Opinión

Impudicia

Llegó Papi al gran salón donde se celebran los Consejos de Ministros, y se encontró con la sorpresa. Las niñas le habían dejado un recado en un papel. Papi leyó los mensajes, y ordenó que enviaran la muestra a Soledad Gallego Díaz, la directora del diario «El País», que es muy niñera y disfruta con las travesuras de los pequeñuelos, en el caso que nos ocupa, pequeñuelas. Lo que era un mensaje privado se convirtió en un cachondeo público.

He analizado con un antiplagio el mensaje de solidaridad con Papi de sus hijas y he llegado a una penosa conclusión. Una de ellas le copia a la otra. El plagio ha saltado de generación. Las pruebas son irrefutables. Cada una de las niñas dibuja tres corazoncitos. Uno de mayor tamaño, y dos más chiquititos, más de sus edades. Estoy en condiciones de asegurar, gracias a mis frágiles, livianos y líquidos conocimientos grafológicos, que los seis corazoncitos han sido dibujados por la misma mano. Una de las niñas se ha atribuido la autoría de unos dibujos ajenos. Del mismo modo, que las «oes» y «haches» coinciden también en los trazos. Para mí, que ha sido sólo una de las niñas, la más inquieta, la autora del mensaje que tanto ha emocionado en «El País», mientras que a la otra se le pegaron las sábanas y delegó en su hermana la solidaridad con Papi. Resulta extraña la ausencia de firmas en el histórico papel. Y el escaso interés de sus mensajes, que huyen de la inmortalidad. Se trata de mensajes de sencilla creación. «Hola. Soy yo y te quiero mucho, Papi», y «te quiero y mola mucho».

Considero que hacer público un mensaje privado de hijas a un padre es impúdico. La privacidad del menor también atiende la intimidad de la comunicación entre un padre y unas hijas. Su publicación se interpreta como una transgresión de los límites aceptados. Más aún, si las redes sociales se han apoderado de su imagen y textos. No me considero con derecho a conocer las intimidades de los Sánchez Gómez, del doctor, de la licenciada y de las niñas. Menos mal que se dirigen a su padre con el diminutivo cariñoso de «Papi». Supongamos, que es mucho suponer, que por costumbre familiar, en lugar de «Papi» le dicen «Papuchín», «Papuchi» o «Papichón». El escándalo sería imparable. Conozco casos muy dolorosos al respecto. La madre de un amigo, a la que todos conocíamos por Teresa, nos ocultó durante mucho tiempo que en su casa, en la estricta intimidad, su marido se dirigía a ella como «Lucerito». Un día leí que un mercancías se había llevado por delante en la estación de Zumárraga a nuestro amigo. No soportó que supiéramos el secreto mejor guardado de su casa. Que su padre le decía a su madre «Lucerito». Fue un acto digno el de su suicidio, y en el funeral celebrado en la parroquia del Antiguo de San Sebastián, el oficiante matizó la responsabilidad del suicida atendiendo la excepcionalidad de su agobiante y cotidiana vergüenza. «Cuando un hijo pasa años y años oyendo como su “Aitá” llama a su “Amá” ”Lucerito”, el suicidio es la única solución de descanso». Lo curioso es que el padre, causante del estropicio, oía la prédica como si la cosa no fuera con él.

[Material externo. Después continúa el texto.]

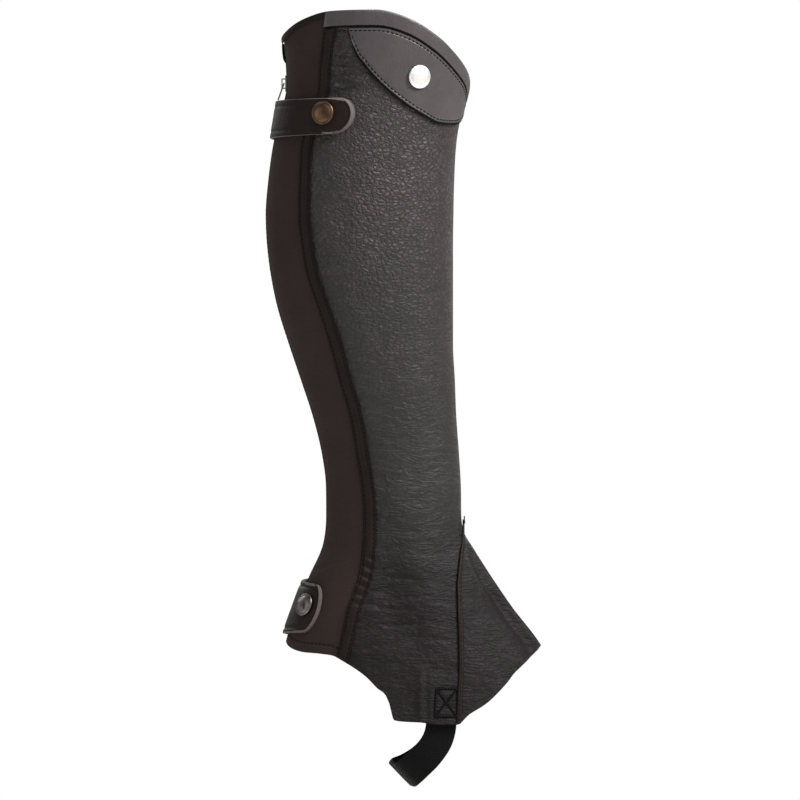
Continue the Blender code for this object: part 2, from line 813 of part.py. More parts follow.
def foot_strap():
    """Elastic webbing from inside the outer hem, under the foot, to inside the inner hem."""
    points = [np.array((row.x, row.y, row.z)) for row in STRAP_LINE]
    travelled = np.concatenate(
        [[0], np.cumsum([np.linalg.norm(b - a) for a, b in zip(points, points[1:])])]
    )
    line = {
        name: Curve(zip(travelled, (getattr(row, name) for row in STRAP_LINE)))
        for name in StrapPoint._fields
    }

    def middle(distance):
        return np.array([line[name](distance) for name in "xyz"])

    def place(column, row, face, _side):
        distance = travelled[-1] * row / STRAP_ROWS
        tilt, toe = math.radians(line["tilt"](distance)), math.radians(line["toe"](distance))
        wide = np.array((math.cos(tilt) * math.cos(toe), -math.sin(toe), -math.sin(tilt)))
        ahead = middle(min(distance + 1, travelled[-1])) - middle(max(distance - 1, 0))
        out = np.cross(wide, ahead)
        out /= np.linalg.norm(out)
        across = (column - 1) * STRAP_WIDTH / 2
        return middle(distance) + wide * across + out * WEBBING * (face - 0.5)

    sheet("foot_strap", "elastic_webbing", 2, STRAP_ROWS, place)


def main():
    for old in list(bpy.data.objects):
        bpy.data.objects.remove(old)
    for name in ("half_chap", "cutters"):
        bpy.context.scene.collection.children.link(bpy.data.collections.new(name))
    leather_panel()
    stretch_panel()
    seam_strip()
    top_band()
    top_binding()
    zip_tape("zip_tape_outer", 1)
    zip_tape("zip_tape_inner", -1)
    vamp()
    vamp_piping("vamp_piping_outer", 1)
    vamp_piping("vamp_piping_inner", -1)
    front_patch()
    metal_cap("patch_stud", "nickel", PATCH_STUD, LAID + TRIM)
    closing_tab("top_tab", TOP_TAB)
    metal_cap("top_tab_snap", "antique_brass", TOP_SNAP, tab_lift(TOP_TAB, TOP_SNAP))
    closing_tab("heel_tab", HEEL_TAB)
    metal_cap("heel_tab_snap", "gunmetal", HEEL_SNAP, tab_lift(HEEL_TAB, HEEL_SNAP))
    zip_slider()
    zip_pull()
    foot_strap()


main()
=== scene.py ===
"""Dresses the half chap: leather, stretch fabric, zip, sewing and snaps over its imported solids.

Object and mesh coordinates are metres. Tables and sizes inside this file are millimetres and degrees. A
place on the leg is an angle and a height: 0 is the shin, 90 the outer side, 180 the zip and -90 the inner
side.
"""

import math
from collections import namedtuple

import bmesh
import bpy
import numpy as np
from mathutils import Matrix, Vector


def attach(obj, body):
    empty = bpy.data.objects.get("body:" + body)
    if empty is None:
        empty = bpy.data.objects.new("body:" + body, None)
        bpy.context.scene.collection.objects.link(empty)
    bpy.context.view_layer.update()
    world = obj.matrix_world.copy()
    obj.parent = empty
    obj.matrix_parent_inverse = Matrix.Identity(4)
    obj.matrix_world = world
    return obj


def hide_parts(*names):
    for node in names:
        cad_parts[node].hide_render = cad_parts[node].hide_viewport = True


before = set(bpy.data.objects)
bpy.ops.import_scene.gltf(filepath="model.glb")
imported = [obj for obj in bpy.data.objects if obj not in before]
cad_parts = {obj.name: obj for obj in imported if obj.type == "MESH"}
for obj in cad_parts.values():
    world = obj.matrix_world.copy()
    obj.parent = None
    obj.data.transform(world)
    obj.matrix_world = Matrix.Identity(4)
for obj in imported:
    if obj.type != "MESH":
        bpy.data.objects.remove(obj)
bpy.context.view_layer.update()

bl_info = {
    "name": "Half Chap",
    "version": (1, 0, 0),
    "blender": (4, 5, 0),
    "location": "3D View > Sidebar > Half Chap",
    "description": "Makes the panels, zip, snaps and sewing of a half chap",
    "category": "Add Mesh",
}

MM = 0.001

# Beads made in one go: a long list of them is faster in short stretches
BATCH = 24

# Sheet thicknesses and clearances, the same as the solids'
LEATHER = 1.4
TRIM = 1.2
TAB = 2.0
TAPE = 1.0
WEBBING = 1.6
GAP = 0.3
LAID = 0.38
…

En resumen. Las intimidades de los niños no se hacen públicas, y menos aún, si son intimidades de muy escaso interés. Los niños no pueden acceder al salón de Consejos ni usar papel timbrado reservado al Gobierno. Se perdona porque los niños son así. Pero queda claro, analizado el texto y los corazoncitos, que ha existido plagio. Las costumbres y los vicios se heredan. Una de las niñas ha plagiado a la otra, y lo que habría quedado en la cáscara de nuez de la privacidad familiar, se ha extendido de manera imparable. A mí, personalmente, los mensajes a «Papi» de las hijas del doctor con freno y marcha atrás me han emocionado. He sido padre y soy abuelo. Conozco el paño. Pero hacerlos públicos mediante orden a la Celaá se me antoja impúdico tanto aquí como en Fernando Poó, Aguilar de Campoó, o Santiesteban de Oraá. Mas respeto a la infanciaá, joeé.